Treatment of Recycled Concrete Aggregate with Sugarcane Molasses to Produce Durable Asphalt Mixtures
摘要
The incorporation of recycled concrete aggregate (RCA) into asphalt concrete supports circular economy goals by reducing reliance on virgin materials and minimizing construction waste. However, RCA’s inherent limitations, such as high porosity, microcracking, and poor interfacial bonding, compromise the structural integrity and durability of asphalt mixtures. This study introduces sugarcane molasses (SCM), a naturally derived, carbohydrate-rich byproduct of sugarcane refining, as a novel and eco-friendly surface treatment for RCA aimed at enhancing its compatibility with asphalt binders.

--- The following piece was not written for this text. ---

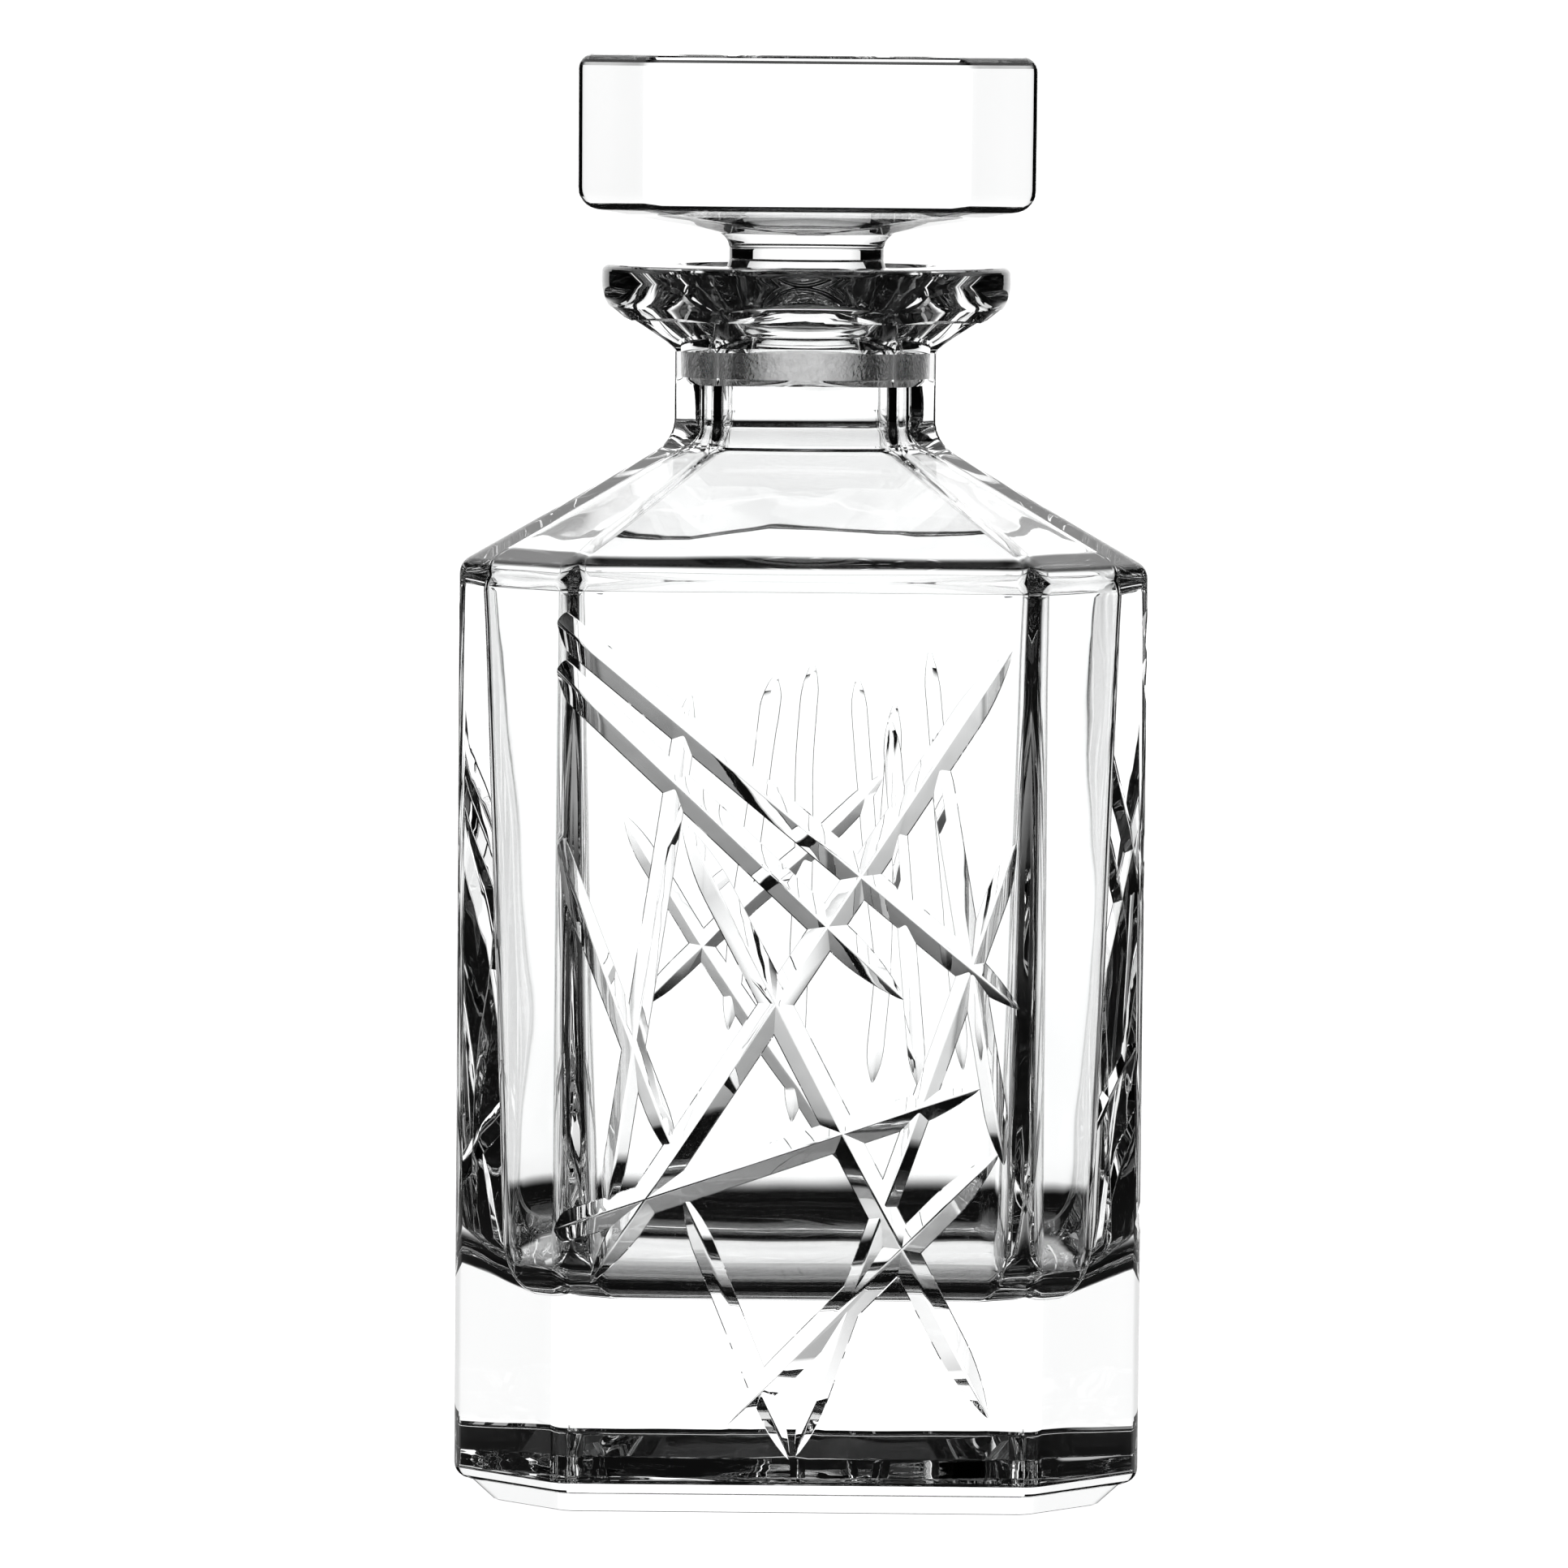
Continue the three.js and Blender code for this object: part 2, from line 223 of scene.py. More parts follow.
# The studio, in metres where a line doesn't say otherwise.
FLOOR_RADIUS = 2.2
FLOOR_SEGMENTS = 96
FLOOR_DROP = 0.0003  # gap that keeps the floor clear of the foot
BACKDROP = 1.3  # brightness of the bright field
AHEAD_FADE = 0.25  # share of a ray's length ahead over which the field reaches full brightness
RISE_FADE = (54, 66)  # degrees above the line of sight over which the surroundings turn dark
DROP_FADE = (5, 17)  # and degrees below it
SIDE_FADE = (16, 40)  # degrees aside over which they turn greyer
SIDE_SHARE = 0.62  # of the brightness that is left at the sides
DARKNESS = 0.004  # what is left where the surroundings are dark
STEEP_VIEW = (12, 19)  # degrees down over which the floor turns from white to pale grey
STEEP_SHARE = 0.7  # of the brightness that is left in steep views
FLOOR_BRIGHT_HALF_WIDTH = 0.34  # of the strip that is seen bright through the glass
FLOOR_EDGE_SOFTNESS = 0.12
FLAG_SIDE = 0.8  # from the line of sight
FLAG_HEIGHT = 0.7  # above and below it
FLAG_REACH = 2.65  # ahead of the camera
FLAG_BEHIND_CAMERA = 0.3
TOP_LIGHT_PLACE = Vector((0.2, -0.3, 1.6))
TOP_LIGHT_SIZE = 0.8
TOP_LIGHT_POWER = 0.04
GLASS_BOUNCES = 40
OTHER_BOUNCES = 16
EYE = Vector((0, -1.4455, 0.2152))
EYE_PITCH = math.radians(-4.45)
EYE_YAW = math.radians(0.105)
EYE_ROLL = math.radians(0.5)
LENS_MM = 223.6
VIEW_END = 20  # the camera sees no further


# ---------------------------------------------------------------- sections and lofts

def section(z, flat, corner, edge=0.0, roundness=0.0):
    """Points of an eight-sided section with rounded corners. Roundness 1 turns it into a circle."""
    distances = [flat if side % 2 == 0 else corner for side in range(8)]
    points = []
    for side in range(8):
        turn = side * math.pi / 4
        last_turn, next_turn = turn - math.pi / 4, turn + math.pi / 4
        here, there = distances[side], distances[(side + 1) % 8]
        centre = corner_point(turn, here - edge, next_turn, there - edge)
        centre_before = corner_point(last_turn, distances[side - 1] - edge, turn, here - edge)
        start = foot_on_side(centre_before, turn, edge)
        end = foot_on_side(centre, turn, edge)
        for step in range(SIDE_STEPS):
            points.append(start.lerp(end, step / SIDE_STEPS))
        for step in range(ARC_STEPS):
            angle = turn + math.pi / 4 * step / ARC_STEPS
            points.append(centre + edge * Vector((math.cos(angle), math.sin(angle))))
    count = len(points)
    shift = SIDE_STEPS / 2
    ring = []
    for i, point in enumerate(points):
        angle = (i - shift) / count * 2 * math.pi
        on_circle = flat * Vector((math.cos(angle), math.sin(angle)))
        mixed = point.lerp(on_circle, roundness)
        ring.append(Vector((mixed.x, mixed.y, z)))
    return ring


def corner_point(turn_a, distance_a, turn_b, distance_b):
    """Where two sides of a section meet, each given by the turn of its normal and its distance."""
    ca, sa = math.cos(turn_a), math.sin(turn_a)
    cb, sb = math.cos(turn_b), math.sin(turn_b)
    det = ca * sb - sa * cb
    return Vector(((distance_a * sb - distance_b * sa) / det, (distance_b * ca - distance_a * cb) / det))


def foot_on_side(centre, turn, edge):
    """Where the rounding about centre touches the side with this normal."""
    return centre + edge * Vector((math.cos(turn), math.sin(turn)))


def circle(z, radius):
    return section(z, radius, radius, 0.0, 1.0)


def arc(steps, start_degrees, end_degrees):
    """Cosine and sine of evenly spaced angles."""
    for step in range(steps + 1):
        angle = math.radians(start_degrees + (end_degrees - start_degrees) * step / steps)
        yield math.cos(angle), math.sin(angle)


def spread(low, high, spacing):
    """Evenly spaced values strictly between low and high."""
    count = max(1, round((high - low) / spacing))
    return [low + (high - low) * i / count for i in range(1, count)]


def loft_mesh(name, rings):
    """A closed mesh through a stack of rings, from the lowest to the highest."""
    count = len(rings[0])
    vertices = [point * MM for ring in rings for point in ring]
    faces = []
    for level in range(len(rings) - 1):
        for i in range(count):
            j = (i + 1) % count
            low, high = level * count, (level + 1) * count
            faces.append((low + i, low + j, high + j, high + i))
    faces.append(tuple(reversed(range(count))))
    top = (len(rings) - 1) * count
    faces.append(tuple(range(top, top + count)))
    mesh = bpy.data.meshes.new(name)
    mesh.from_pydata(vertices, [], faces)
    mesh.validate()
    return mesh


def new_object(name, data):
    added = bpy.data.objects.new(name, data)
    bpy.context.scene.collection.objects.link(added)
    return added


# ---------------------------------------------------------------- the bottle

def body_rings():
    """Foot bevel, faces and faceted shoulder up to the neck."""
    edge = UPRIGHT_EDGE_ROUND
    rings = [
        section(0, FOOT_FLAT - FOOT_SOFTENING, FOOT_CORNER - FOOT_SOFTENING, edge),
        section(FOOT_SOFTENING / 2, FOOT_FLAT, FOOT_CORNER, edge),
    ]
    for side, down in arc(6, 90, 0):
        inset = BEVEL_ROUND * (1 - side)
        z = BEVEL_Z + BEVEL_ROUND * (1 - down)
        rings.append(section(z, BODY_FLAT - inset, BODY_CORNER - inset, edge))
    for z in spread(BEVEL_Z + BEVEL_ROUND, SHOULDER_Z - SHOULDER_ROUND, BODY_SPACING):
        rings.append(section(z, BODY_FLAT, BODY_CORNER, edge))
    tangent = SHOULDER_ROUND * math.tan((math.pi / 2 - SHOULDER_ANGLE) / 2)
    for side, up in arc(6, 0, 90 - math.degrees(SHOULDER_ANGLE)):
        inset = SHOULDER_ROUND * (1 - side)
        z = SHOULDER_Z - tangent + SHOULDER_ROUND * up
        rings.append(section(z, BODY_FLAT - inset, BODY_CORNER - inset, edge))
    return rings


def shoulder_z(flat):
    return SHOULDER_Z + (BODY_FLAT - flat) * math.tan(SHOULDER_ANGLE)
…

SCM was applied at 5–6% by weight of RCA replacing coarse aggregate at varying levels (0%–100%) to assess its effect on asphalt mixture performance. A comprehensive laboratory testing program was conducted, including microstructural analysis, aggregate impact and crushing strength tests, and performance evaluation using Marshall properties, resilient modulus, wheel tracking, moisture susceptibility, and fatigue resistance. SCM treatment resulted in a significantly denser and smoother interfacial transition zone (ITZ), reduced porosity, and improved cohesion at the aggregate-binder interface. Treated mixtures exhibited notable enhancements across all performance metrics: Marshall stability increased to 14.2 kN at 100% RCA, resilient modulus loss remained under 7%, Tensile strength ratio (TSR) values consistently exceeded the 80% threshold, and fatigue resistance peaked at 50% RCA with the highest asphalt flexibility ratio (AFR) and ductility. The findings demonstrate that SCM effectively mitigates the mechanical and durability shortcomings of untreated RCA. Among all mixes, 50% SCM-treated RCA yielded the most balanced performance. Although SCM treatment was found to be slightly cost-ineffective, the cost-performance index highlights its positive potential, particularly for 50% SCM-treated RCA mixtures. However, these results are material-specific, and field validation is essential to confirm performance across different RCA sources and environmental conditions.